● **WHAT YOU NEED TO DO**: Output every record word for word.

● **Modeling code records**:
= = = = = = =
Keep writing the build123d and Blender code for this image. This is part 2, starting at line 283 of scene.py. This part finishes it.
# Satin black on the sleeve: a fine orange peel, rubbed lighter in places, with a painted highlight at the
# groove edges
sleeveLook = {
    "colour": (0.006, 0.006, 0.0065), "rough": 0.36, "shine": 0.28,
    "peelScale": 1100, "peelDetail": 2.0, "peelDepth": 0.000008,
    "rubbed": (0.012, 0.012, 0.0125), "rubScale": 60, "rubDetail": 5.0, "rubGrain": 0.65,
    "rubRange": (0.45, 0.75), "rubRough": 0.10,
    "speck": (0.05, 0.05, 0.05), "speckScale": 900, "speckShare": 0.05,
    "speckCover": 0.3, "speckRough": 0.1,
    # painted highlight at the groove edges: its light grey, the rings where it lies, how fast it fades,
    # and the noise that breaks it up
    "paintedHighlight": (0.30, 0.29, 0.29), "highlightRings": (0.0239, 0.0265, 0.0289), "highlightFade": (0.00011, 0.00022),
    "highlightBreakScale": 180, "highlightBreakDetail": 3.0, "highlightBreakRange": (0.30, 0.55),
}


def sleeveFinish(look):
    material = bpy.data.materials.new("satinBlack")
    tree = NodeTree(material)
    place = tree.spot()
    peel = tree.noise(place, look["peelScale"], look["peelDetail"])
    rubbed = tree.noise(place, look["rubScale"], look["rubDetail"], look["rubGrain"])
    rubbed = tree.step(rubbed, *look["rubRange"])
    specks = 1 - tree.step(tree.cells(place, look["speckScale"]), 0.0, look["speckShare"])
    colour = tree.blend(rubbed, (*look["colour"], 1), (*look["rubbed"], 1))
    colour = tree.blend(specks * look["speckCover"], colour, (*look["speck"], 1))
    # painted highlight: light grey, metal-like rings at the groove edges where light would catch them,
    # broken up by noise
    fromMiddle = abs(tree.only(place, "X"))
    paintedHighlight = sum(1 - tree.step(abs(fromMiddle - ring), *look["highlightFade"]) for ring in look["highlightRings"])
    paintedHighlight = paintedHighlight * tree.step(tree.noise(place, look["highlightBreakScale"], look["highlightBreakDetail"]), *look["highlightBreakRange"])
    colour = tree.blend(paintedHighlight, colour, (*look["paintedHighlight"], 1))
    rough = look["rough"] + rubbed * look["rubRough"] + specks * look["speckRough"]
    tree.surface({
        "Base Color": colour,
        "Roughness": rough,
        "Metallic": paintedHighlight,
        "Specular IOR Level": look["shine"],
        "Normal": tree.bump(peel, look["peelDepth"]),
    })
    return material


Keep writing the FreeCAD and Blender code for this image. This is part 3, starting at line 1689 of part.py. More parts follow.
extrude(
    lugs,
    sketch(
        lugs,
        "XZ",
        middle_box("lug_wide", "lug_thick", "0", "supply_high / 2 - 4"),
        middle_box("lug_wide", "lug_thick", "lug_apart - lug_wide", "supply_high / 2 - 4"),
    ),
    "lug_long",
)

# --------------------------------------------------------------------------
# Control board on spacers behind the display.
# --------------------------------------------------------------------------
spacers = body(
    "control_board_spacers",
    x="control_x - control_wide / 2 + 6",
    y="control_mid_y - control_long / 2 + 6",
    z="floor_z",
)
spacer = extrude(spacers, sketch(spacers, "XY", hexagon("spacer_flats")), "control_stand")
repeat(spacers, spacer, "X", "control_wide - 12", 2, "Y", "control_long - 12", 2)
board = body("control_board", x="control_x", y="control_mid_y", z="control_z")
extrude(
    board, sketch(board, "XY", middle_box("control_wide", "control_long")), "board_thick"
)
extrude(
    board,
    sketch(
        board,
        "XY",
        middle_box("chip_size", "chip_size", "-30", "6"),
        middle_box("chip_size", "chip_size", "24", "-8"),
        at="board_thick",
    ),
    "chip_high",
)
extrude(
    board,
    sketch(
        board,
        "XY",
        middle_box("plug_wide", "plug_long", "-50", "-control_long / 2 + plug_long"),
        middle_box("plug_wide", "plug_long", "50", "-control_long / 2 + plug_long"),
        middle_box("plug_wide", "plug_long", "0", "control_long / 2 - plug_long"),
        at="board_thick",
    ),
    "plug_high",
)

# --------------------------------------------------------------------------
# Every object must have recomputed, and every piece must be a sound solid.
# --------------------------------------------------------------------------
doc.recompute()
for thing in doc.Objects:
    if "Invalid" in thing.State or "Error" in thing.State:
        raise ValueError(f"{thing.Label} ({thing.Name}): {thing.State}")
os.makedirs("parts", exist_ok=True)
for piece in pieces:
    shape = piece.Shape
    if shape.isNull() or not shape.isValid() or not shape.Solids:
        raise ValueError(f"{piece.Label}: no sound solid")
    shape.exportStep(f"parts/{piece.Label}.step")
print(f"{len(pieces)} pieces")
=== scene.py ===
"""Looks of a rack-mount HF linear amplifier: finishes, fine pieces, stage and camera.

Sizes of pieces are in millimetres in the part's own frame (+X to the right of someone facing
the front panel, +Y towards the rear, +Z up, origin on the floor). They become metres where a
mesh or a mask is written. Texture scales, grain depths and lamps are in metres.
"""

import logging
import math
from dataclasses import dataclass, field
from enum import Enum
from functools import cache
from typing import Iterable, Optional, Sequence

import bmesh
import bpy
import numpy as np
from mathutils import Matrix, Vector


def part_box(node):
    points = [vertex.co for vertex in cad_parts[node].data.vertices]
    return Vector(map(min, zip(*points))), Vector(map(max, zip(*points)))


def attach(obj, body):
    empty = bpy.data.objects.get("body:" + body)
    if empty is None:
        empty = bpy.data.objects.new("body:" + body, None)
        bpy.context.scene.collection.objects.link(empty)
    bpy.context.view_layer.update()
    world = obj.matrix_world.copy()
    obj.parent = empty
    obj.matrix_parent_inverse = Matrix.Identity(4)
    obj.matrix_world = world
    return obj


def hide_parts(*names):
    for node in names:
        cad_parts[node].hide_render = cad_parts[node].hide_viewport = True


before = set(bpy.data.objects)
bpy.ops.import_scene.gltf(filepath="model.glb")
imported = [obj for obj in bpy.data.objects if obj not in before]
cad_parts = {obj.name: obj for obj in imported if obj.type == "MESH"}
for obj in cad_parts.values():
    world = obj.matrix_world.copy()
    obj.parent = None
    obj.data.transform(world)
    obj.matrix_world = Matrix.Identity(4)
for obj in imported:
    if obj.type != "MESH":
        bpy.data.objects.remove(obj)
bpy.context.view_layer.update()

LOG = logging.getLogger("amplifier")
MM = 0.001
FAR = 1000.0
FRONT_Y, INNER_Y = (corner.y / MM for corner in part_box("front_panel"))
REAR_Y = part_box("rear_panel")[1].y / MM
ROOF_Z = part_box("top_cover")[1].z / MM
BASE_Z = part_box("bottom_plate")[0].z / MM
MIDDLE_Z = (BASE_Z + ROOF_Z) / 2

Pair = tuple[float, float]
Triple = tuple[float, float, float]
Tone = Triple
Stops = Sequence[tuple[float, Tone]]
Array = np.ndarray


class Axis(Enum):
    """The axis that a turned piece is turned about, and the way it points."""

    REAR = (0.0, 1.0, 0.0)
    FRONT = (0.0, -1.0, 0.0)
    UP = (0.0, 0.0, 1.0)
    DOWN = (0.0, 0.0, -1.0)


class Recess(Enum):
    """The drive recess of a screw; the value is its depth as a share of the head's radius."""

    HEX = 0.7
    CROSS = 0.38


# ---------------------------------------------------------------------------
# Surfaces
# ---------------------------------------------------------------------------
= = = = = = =
● **WORKED ANSWER**:
Keep writing the build123d and Blender code for this image. This is part 2, starting at line 283 of scene.py. This part finishes it.
# Satin black on the sleeve: a fine orange peel, rubbed lighter in places, with a painted highlight at the
# groove edges
sleeveLook = {
    "colour": (0.006, 0.006, 0.0065), "rough": 0.36, "shine": 0.28,
    "peelScale": 1100, "peelDetail": 2.0, "peelDepth": 0.000008,
    "rubbed": (0.012, 0.012, 0.0125), "rubScale": 60, "rubDetail": 5.0, "rubGrain": 0.65,
    "rubRange": (0.45, 0.75), "rubRough": 0.10,
    "speck": (0.05, 0.05, 0.05), "speckScale": 900, "speckShare": 0.05,
    "speckCover": 0.3, "speckRough": 0.1,
    # painted highlight at the groove edges: its light grey, the rings where it lies, how fast it fades,
    # and the noise that breaks it up
    "paintedHighlight": (0.30, 0.29, 0.29), "highlightRings": (0.0239, 0.0265, 0.0289), "highlightFade": (0.00011, 0.00022),
    "highlightBreakScale": 180, "highlightBreakDetail": 3.0, "highlightBreakRange": (0.30, 0.55),
}


def sleeveFinish(look):
    material = bpy.data.materials.new("satinBlack")
    tree = NodeTree(material)
    place = tree.spot()
    peel = tree.noise(place, look["peelScale"], look["peelDetail"])
    rubbed = tree.noise(place, look["rubScale"], look["rubDetail"], look["rubGrain"])
    rubbed = tree.step(rubbed, *look["rubRange"])
    specks = 1 - tree.step(tree.cells(place, look["speckScale"]), 0.0, look["speckShare"])
    colour = tree.blend(rubbed, (*look["colour"], 1), (*look["rubbed"], 1))
    colour = tree.blend(specks * look["speckCover"], colour, (*look["speck"], 1))
    # painted highlight: light grey, metal-like rings at the groove edges where light would catch them,
    # broken up by noise
    fromMiddle = abs(tree.only(place, "X"))
    paintedHighlight = sum(1 - tree.step(abs(fromMiddle - ring), *look["highlightFade"]) for ring in look["highlightRings"])
    paintedHighlight = paintedHighlight * tree.step(tree.noise(place, look["highlightBreakScale"], look["highlightBreakDetail"]), *look["highlightBreakRange"])
    colour = tree.blend(paintedHighlight, colour, (*look["paintedHighlight"], 1))
    rough = look["rough"] + rubbed * look["rubRough"] + specks * look["speckRough"]
    tree.surface({
        "Base Color": colour,
        "Roughness": rough,
        "Metallic": paintedHighlight,
        "Specular IOR Level": look["shine"],
        "Normal": tree.bump(peel, look["peelDepth"]),
    })
    return material


Keep writing the FreeCAD and Blender code for this image. This is part 3, starting at line 1689 of part.py. More parts follow.
extrude(
    lugs,
    sketch(
        lugs,
        "XZ",
        middle_box("lug_wide", "lug_thick", "0", "supply_high / 2 - 4"),
        middle_box("lug_wide", "lug_thick", "lug_apart - lug_wide", "supply_high / 2 - 4"),
    ),
    "lug_long",
)

# --------------------------------------------------------------------------
# Control board on spacers behind the display.
# --------------------------------------------------------------------------
spacers = body(
    "control_board_spacers",
    x="control_x - control_wide / 2 + 6",
    y="control_mid_y - control_long / 2 + 6",
    z="floor_z",
)
spacer = extrude(spacers, sketch(spacers, "XY", hexagon("spacer_flats")), "control_stand")
repeat(spacers, spacer, "X", "control_wide - 12", 2, "Y", "control_long - 12", 2)
board = body("control_board", x="control_x", y="control_mid_y", z="control_z")
extrude(
    board, sketch(board, "XY", middle_box("control_wide", "control_long")), "board_thick"
)
extrude(
    board,
    sketch(
        board,
        "XY",
        middle_box("chip_size", "chip_size", "-30", "6"),
        middle_box("chip_size", "chip_size", "24", "-8"),
        at="board_thick",
    ),
    "chip_high",
)
extrude(
    board,
    sketch(
        board,
        "XY",
        middle_box("plug_wide", "plug_long", "-50", "-control_long / 2 + plug_long"),
        middle_box("plug_wide", "plug_long", "50", "-control_long / 2 + plug_long"),
        middle_box("plug_wide", "plug_long", "0", "control_long / 2 - plug_long"),
        at="board_thick",
    ),
    "plug_high",
)

# --------------------------------------------------------------------------
# Every object must have recomputed, and every piece must be a sound solid.
# --------------------------------------------------------------------------
doc.recompute()
for thing in doc.Objects:
    if "Invalid" in thing.State or "Error" in thing.State:
        raise ValueError(f"{thing.Label} ({thing.Name}): {thing.State}")
os.makedirs("parts", exist_ok=True)
for piece in pieces:
    shape = piece.Shape
    if shape.isNull() or not shape.isValid() or not shape.Solids:
        raise ValueError(f"{piece.Label}: no sound solid")
    shape.exportStep(f"parts/{piece.Label}.step")
print(f"{len(pieces)} pieces")
=== scene.py ===
"""Looks of a rack-mount HF linear amplifier: finishes, fine pieces, stage and camera.

Sizes of pieces are in millimetres in the part's own frame (+X to the right of someone facing
the front panel, +Y towards the rear, +Z up, origin on the floor). They become metres where a
mesh or a mask is written. Texture scales, grain depths and lamps are in metres.
"""

import logging
import math
from dataclasses import dataclass, field
from enum import Enum
from functools import cache
from typing import Iterable, Optional, Sequence

import bmesh
import bpy
import numpy as np
from mathutils import Matrix, Vector


def part_box(node):
    points = [vertex.co for vertex in cad_parts[node].data.vertices]
    return Vector(map(min, zip(*points))), Vector(map(max, zip(*points)))


def attach(obj, body):
    empty = bpy.data.objects.get("body:" + body)
    if empty is None:
        empty = bpy.data.objects.new("body:" + body, None)
        bpy.context.scene.collection.objects.link(empty)
    bpy.context.view_layer.update()
    world = obj.matrix_world.copy()
    obj.parent = empty
    obj.matrix_parent_inverse = Matrix.Identity(4)
    obj.matrix_world = world
    return obj


def hide_parts(*names):
    for node in names:
        cad_parts[node].hide_render = cad_parts[node].hide_viewport = True


before = set(bpy.data.objects)
bpy.ops.import_scene.gltf(filepath="model.glb")
imported = [obj for obj in bpy.data.objects if obj not in before]
cad_parts = {obj.name: obj for obj in imported if obj.type == "MESH"}
for obj in cad_parts.values():
    world = obj.matrix_world.copy()
    obj.parent = None
    obj.data.transform(world)
    obj.matrix_world = Matrix.Identity(4)
for obj in imported:
    if obj.type != "MESH":
        bpy.data.objects.remove(obj)
bpy.context.view_layer.update()

LOG = logging.getLogger("amplifier")
MM = 0.001
FAR = 1000.0
FRONT_Y, INNER_Y = (corner.y / MM for corner in part_box("front_panel"))
REAR_Y = part_box("rear_panel")[1].y / MM
ROOF_Z = part_box("top_cover")[1].z / MM
BASE_Z = part_box("bottom_plate")[0].z / MM
MIDDLE_Z = (BASE_Z + ROOF_Z) / 2

Pair = tuple[float, float]
Triple = tuple[float, float, float]
Tone = Triple
Stops = Sequence[tuple[float, Tone]]
Array = np.ndarray


class Axis(Enum):
    """The axis that a turned piece is turned about, and the way it points."""

    REAR = (0.0, 1.0, 0.0)
    FRONT = (0.0, -1.0, 0.0)
    UP = (0.0, 0.0, 1.0)
    DOWN = (0.0, 0.0, -1.0)


class Recess(Enum):
    """The drive recess of a screw; the value is its depth as a share of the head's radius."""

    HEX = 0.7
    CROSS = 0.38


# ---------------------------------------------------------------------------
# Surfaces
# ---------------------------------------------------------------------------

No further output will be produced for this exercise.